Именно так — надо надеяться, достоверно — он все это и поведал много позже в письме к Вильгельмине фон Ценге, впрочем вполне отдавая себе отчет, что пером его водит не столько желание открыться, сколько соблазн слов; вот почему иногда он, не задумываясь, пишет самым разным людям в одинаковых выражениях и по части искренности — он же чувствует — перед всеми в неоплатном долгу. Даже когда невесту упрекал в холодности — все взвалил на себя, обвинения, укоры, жалобы, каждым росчерком пера в себя метил. Что делать, себя не переиначишь, ей бы пришлось волей-неволей все это терпеть. Нетрудно вообразить, как судачат теперь о нем злые языки во Франкфурте. Вскружил голову честной девушке, поманил свадьбой и бросил. Почему его это так задевает? Чем объяснить паническое смятение при одной мысли о новой встрече с ней? И почему, раз чувство не выдержало испытания разлукой, все еще так силен страх: лучше умереть, чем взглянуть ей в глаза?

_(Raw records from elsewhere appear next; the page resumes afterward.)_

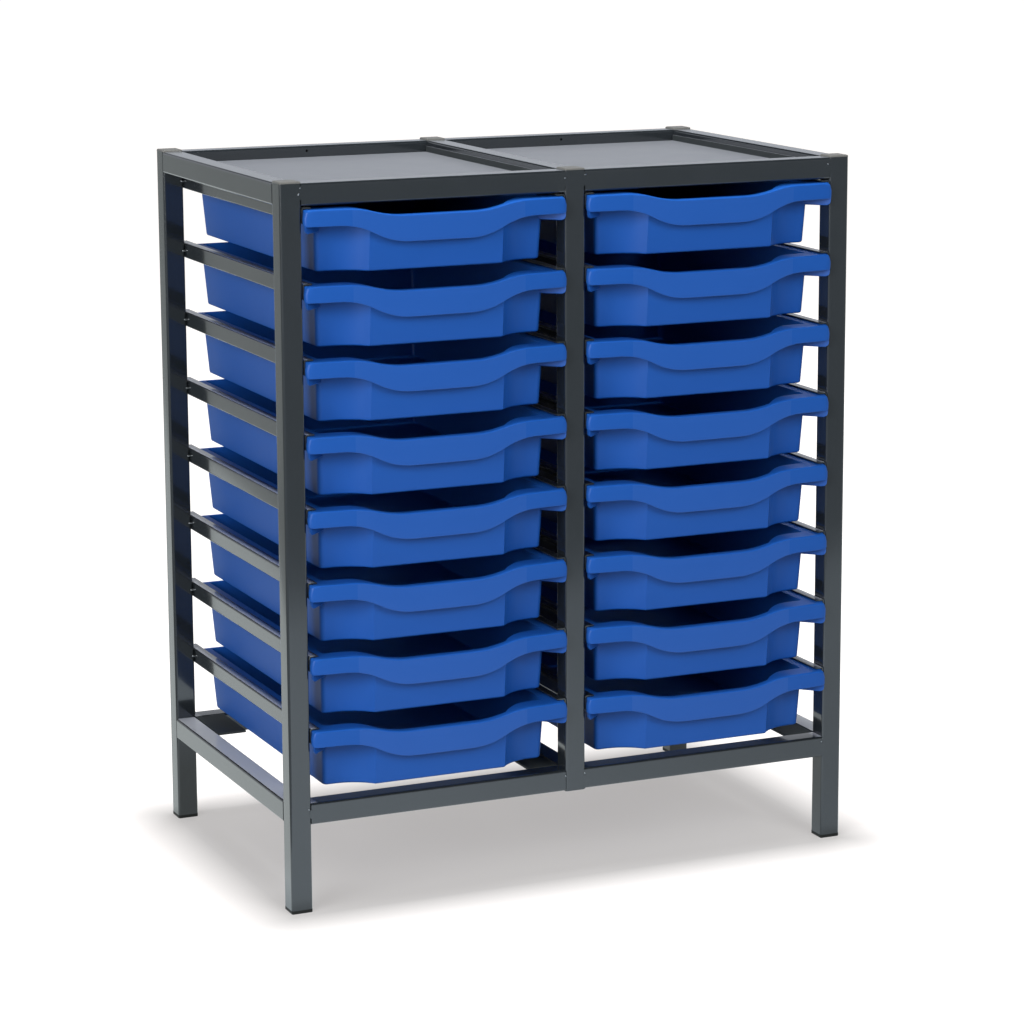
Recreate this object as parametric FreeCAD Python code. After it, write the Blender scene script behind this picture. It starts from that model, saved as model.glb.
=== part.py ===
import FreeCAD, Part
import math
import os

# Classroom tray storage unit: a welded frame of square steel tube that holds two columns of
# shallow plastic trays. Each tray hangs by its rim in a pair of C-shaped channels and pulls out
# to the front. Millimetres. X runs to the right, Y to the back and Z up. The origin is on the
# floor, under the middle of the whole unit, tray lips included.

V = FreeCAD.Vector
X_AXIS = V(1, 0, 0)
Y_AXIS = V(0, 1, 0)
Z_AXIS = V(0, 0, 1)

# ---- layout ----------------------------------------------------------------------------------
COLUMNS = ("left", "right")
TRAYS_PER_COLUMN = 8
BAY_WIDTH = 315.0            # clear width between two posts
BOTTOM_RAIL_HEIGHT = 102.5   # floor to the underside of the bottom rails
LOWEST_TRAY_GAP = 12.7       # bottom rails to the lowest tray
TRAY_GAP = 12.0              # one tray's floor to the rim of the tray below
BACK_MARGIN = 18.5           # back of a tray's rim to the back of the frame

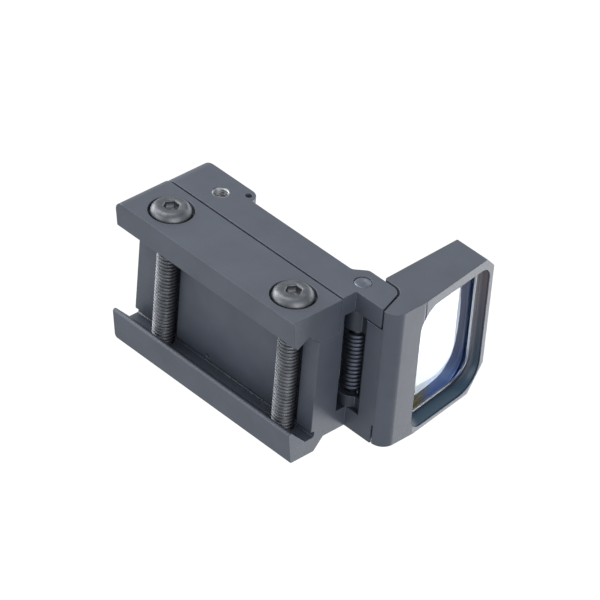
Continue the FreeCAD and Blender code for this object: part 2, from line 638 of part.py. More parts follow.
def make_emitter_window():
    half = BEAM_HALF_WIDTH - 0.05
    return box(MIDDLE_X - half, MIDDLE_X + half, -9.35, -8.85, DECK_Z + 0.08, 13.05)


def make_adjuster(start, axis, length):
    """Headless screw with a hexagon socket, sunk below the surface."""
    screw = Part.makeCylinder(ADJUSTER_RADIUS, length, start, axis * -1)
    return screw.cut(hexagon(start - axis * 1.2, axis, 1.5, 3))


def make_latch():
    """Catch that slides forward out of the rear block over the folded frame."""
    rear_y = BLOCK_FRONT_Y + 0.3
    front_y = BLOCK_FRONT_Y + 3.0
    plate = box(LATCH_LEFT_X, LATCH_RIGHT_X, -11.9, front_y, DECK_Z + 0.06, DECK_Z + LATCH_THICKNESS)
    ridge = prism(across_x, LATCH_LEFT_X, LATCH_RIGHT_X, [
        (rear_y, DECK_Z + LATCH_THICKNESS - 0.1, 0), (front_y, DECK_Z + 0.06, 0.2),
        (front_y, LATCH_RIDGE_Z, 0.6), (rear_y, LATCH_RIDGE_Z, 0.6)])
    tongue = box(LATCH_LEFT_X + 0.3, LATCH_RIGHT_X - 0.3, front_y - 0.1, front_y + 1.1, 13.0, 13.8)
    latch = plate.fuse(ridge).fuse(tongue)
    for i in range(3):
        y = rear_y + 0.5 + 0.8 * i
        latch = latch.cut(box(LATCH_LEFT_X - 1, LATCH_RIGHT_X + 1, y, y + 0.3, LATCH_RIDGE_Z - 0.2, FAR))
    return latch.removeSplitter()


def make_all():
    rear, front = screw_positions()
    coil, leg_up, leg_down = make_hinge_spring()
    return {
        "housing": make_housing(),
        "rear_cover": make_rear_cover(),
        "cover_screws": make_cover_screws(),
        "brightness_down_button": make_button(-1),
        "brightness_up_button": make_button(1),
        "circuit_board": make_circuit_board(),
        "button_switches": make_button_switches(),
        "clamp_plate": make_clamp_plate(),
        "clamp_screw_rear": make_clamp_screw(rear),
        "clamp_screw_front": make_clamp_screw(front),
        "hinge_pin": make_hinge_pin(),
        "hinge_spring": coil.fuse(leg_up).fuse(leg_down),
        "lens_frame": make_lens_frame(),
        "lens": make_lens(),
        "lens_bezel": make_lens_bezel(),
        "battery_tray": make_battery_tray(),
        "battery": make_battery(),
        "tray_screw": make_tray_screw(),
        "battery_contacts": make_battery_contacts(),
        "windage_carriage": make_windage_carriage(),
        "emitter_holder": make_emitter_holder(),
        "emitter": make_emitter(),
        "emitter_window": make_emitter_window(),
        "windage_screw": make_adjuster(Vector(SIDE_RIGHT - 2.2, ADJUSTER_Y, WINDAGE_Z), Vector(1, 0, 0), 5.3),
        "elevation_screw": make_adjuster(Vector(MIDDLE_X, ADJUSTER_Y, BLOCK_TOP_Z - 0.2), Vector(0, 0, 1), 2.6),
        "latch": make_latch(),
    }


def main():
    os.makedirs("parts", exist_ok=True)
    for name, shape in make_all().items():
        solids = len(shape.Solids)
        print(name, "solids", solids, "valid", shape.isValid(), "volume", round(shape.Volume, 2))
        shape.exportStep("parts/" + name + ".step")


main()
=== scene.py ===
import json
import math

import bmesh
import bpy
from mathutils import Matrix, Vector
from mathutils.geometry import convex_hull_2d


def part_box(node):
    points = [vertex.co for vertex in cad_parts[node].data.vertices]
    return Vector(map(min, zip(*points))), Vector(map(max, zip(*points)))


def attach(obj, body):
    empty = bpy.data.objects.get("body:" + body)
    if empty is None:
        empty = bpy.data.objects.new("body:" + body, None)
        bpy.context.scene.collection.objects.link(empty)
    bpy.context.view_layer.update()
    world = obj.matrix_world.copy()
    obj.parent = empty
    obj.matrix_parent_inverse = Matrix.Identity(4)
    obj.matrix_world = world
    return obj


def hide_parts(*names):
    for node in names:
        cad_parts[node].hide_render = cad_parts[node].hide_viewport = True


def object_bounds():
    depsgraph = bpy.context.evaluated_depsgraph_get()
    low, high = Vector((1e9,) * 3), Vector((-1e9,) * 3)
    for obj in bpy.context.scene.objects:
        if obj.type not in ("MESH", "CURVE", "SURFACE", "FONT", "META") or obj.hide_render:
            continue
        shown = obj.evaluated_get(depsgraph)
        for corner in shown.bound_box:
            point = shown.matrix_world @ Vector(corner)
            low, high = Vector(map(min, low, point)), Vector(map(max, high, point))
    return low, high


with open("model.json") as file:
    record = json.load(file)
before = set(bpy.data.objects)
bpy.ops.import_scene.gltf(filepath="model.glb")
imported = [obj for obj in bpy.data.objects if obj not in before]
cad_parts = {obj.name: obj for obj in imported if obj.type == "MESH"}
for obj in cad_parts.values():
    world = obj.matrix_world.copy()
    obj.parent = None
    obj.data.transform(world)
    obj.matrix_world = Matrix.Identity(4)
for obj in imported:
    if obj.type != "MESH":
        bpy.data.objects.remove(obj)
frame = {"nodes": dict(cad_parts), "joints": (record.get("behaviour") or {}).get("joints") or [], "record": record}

# Folding reflex sight on a rail clamp. Every mesh is in metres in the frame of the CAD model:
# +X is the clamp side, +Y the way the lens faces, +Z away from the rail.

CAD_LOW, CAD_HIGH = [Vector(corner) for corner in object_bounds()]
MM = 0.001
NODES = frame["nodes"]
JOINTS = {joint["name"]: joint for joint in frame["joints"]}
SLOT_OF = {part["node"]: part["material_slot"] for part in frame["record"]["subparts"]}
BODIES = frame["record"]["behaviour"]["bodies"]
BODY_OF = {node: body for body, nodes in BODIES.items() for node in nodes}
X, Y, Z = Vector((1, 0, 0)), Vector((0, 1, 0)), Vector((0, 0, 1))

# Camera
CAMERA_AIM = Vector((0.77, 3.28, 13.28)) * MM
CAMERA_AZIMUTH = math.radians(132.92)
CAMERA_ELEVATION = math.radians(-35.50)
CAMERA_ROLL = math.radians(63.09)
CAMERA_DISTANCE = 776.3 * MM
CAMERA_LENS = 274.9
CAMERA_SENSOR = 36.0

# Clean-up and rounding of the CAD meshes
MERGE_DISTANCE = 0.001 * MM
FLAT_ANGLE = math.radians(0.3)
SHARP_ANGLE = math.radians(32)
ROUNDING_STEPS = 2
AREA_WEIGHT = 90

# Round shapes: points in a ring and in a wire's section, and steps along a thread, a dome and a coil
RING_COUNT = 60
WIRE_COUNT = 14
THREAD_STEPS = 9
DOME_STEPS = 9
COIL_STEPS = 36
LEG_STEPS = 8

# Threads: depth and length of the fade-in as shares of the pitch; a CREST over 1 flattens the crests
THREAD_DEPTH = 0.61
THREAD_FADE = 0.9
CREST = 1.25

# Lens frame: the window is square to a face that leans back from the hinge
HINGE = Vector(JOINTS["lens_fold"]["pos_m"])
LEAN = Matrix.Rotation(math.radians(8.1), 3, "X")
OUTLINE_COUNT = 200
WINDOW_MARGIN = 0.5 * MM
LENS_RADIUS = 110.0 * MM
LENS_THICKNESS = 1.25 * MM
LENS_RINGS = 14
POLE_SHARE = 0.004
BEZEL_WIDTH = 1.0 * MM
BEZEL_ROUNDING = 0.09 * MM

# Sloping wall on the far side of the window, in front of the lens
FAR_SIDE_STEP = 1.2 * MM
FAR_SIDE_REACH = 6.0 * MM
WALL_DEPTH = 1.6 * MM
WALL_INSET = 0.02 * MM

# Clamp screws
HEAD_HEIGHT = 2.2 * MM
HEAD_INSET = 0.12 * MM
HEAD_RIM = 0.4 * MM
HEAD_ROUNDING = 0.08 * MM
DOME_FLAT = 0.62
SHANK_RADIUS = 2.0 * MM
CLAMP_PITCH = 0.7 * MM
SOCKET_RADIUS = 1.44 * MM
SOCKET_DEPTH = 1.3 * MM

# Rear cover screws
COVER_HEAD_DEPTH = 0.63 * MM
COVER_SHANK_RADIUS = 0.8 * MM
COVER_PITCH = 0.35 * MM
COVER_SOCKET_RADIUS = 0.69 * MM
COVER_SOCKET_DEPTH = 0.4 * MM

# Adjuster screws
ADJUSTER_PITCH = 0.5 * MM
ADJUSTER_CHAMFER = 0.12 * MM
ADJUSTER_STEP = 0.3 * MM
ADJUSTER_SOCKET_RADIUS = 0.87 * MM
ADJUSTER_SOCKET_DEPTH = 1.1 * MM

# Tapped hole in the side of the rear block, for the windage screw
TAPPED_RADIUS = 1.55 * MM
TAPPED_DEPTH = 2.1 * MM
TAPPED_MOUTH = 0.12 * MM
TAPPED_SLEEVE = 0.02 * MM

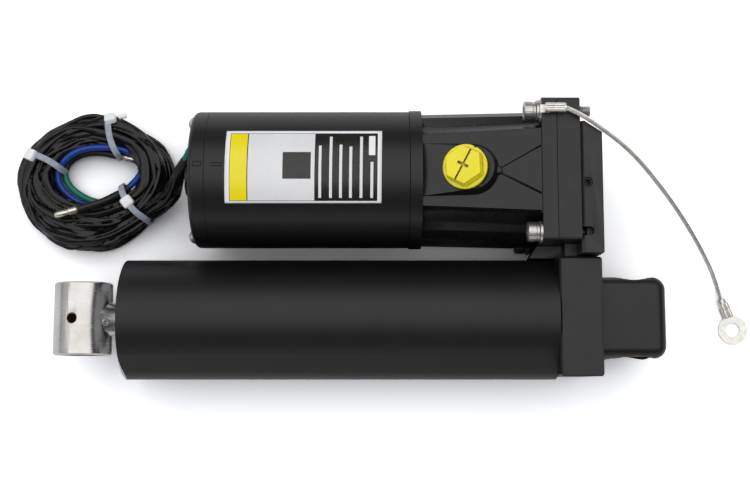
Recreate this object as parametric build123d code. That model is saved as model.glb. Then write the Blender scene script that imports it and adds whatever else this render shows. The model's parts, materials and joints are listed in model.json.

Почему? Да потому, что угрызения совести страшнее упреков возлюбленной. Безнравственность! Где им знать, что это такое. А он знает. Жить не ради жизни, жить не для людей, кругом в долгу — вот что это такое. Чувствовать настоящую жизнь, только когда пишешь… Полгода, что он провел в доме Ведекинда, — в глубине души он знает: это тяжкое время было блаженной передышкой. В таком состоянии и думать нечего о писательстве. Когда смерть рядом, тиски ослабевают. Живешь, чтобы жить. Как это выразишь?..
Пора подумать о другом.
Надворный советник знает: когда пациент так погружен в себя, самое время его развлечь.
— Как вам нравится общество?
— Что? Ах общество…
— Мило, не правда ли?
— Весьма.
Есть, правда, маленькое затруднение: если случится заговорить вон с той женщиной, он не знает, как к ней обратиться.
— Простите? — Ведекинд переспрашивает осторожно, главное — не выказать удивления. Значит, внимание Клейста привлекла девица Гюндероде? Что ж, этому делу помочь нетрудно. Поскольку она не замужем — кстати, она тоже подвизается на ниве поэзии, правда не под своим именем, — обращение «мадемуазель» или, на худой конец, «барышня» вполне уместно.
И все же. Что-то ему мешает, трудно сказать что. «Барышня» решительно не годится. Нужно какое-то другое слово, а вот какое, он никак не вспомнит. Беттина — та, конечно, то и дело кличет подругу просто Линой, а Лина меж тем внимательно, но безучастно внемлет Клеменсу, который лебезит перед нею в позе просителя. Другие сверстницы зовут ее Каролиной, ему это тоже не подобает. А уж прозвище, каким обласкал ее Савиньи (она прямо просияла от радости), — и подавно. Гюндерозочка.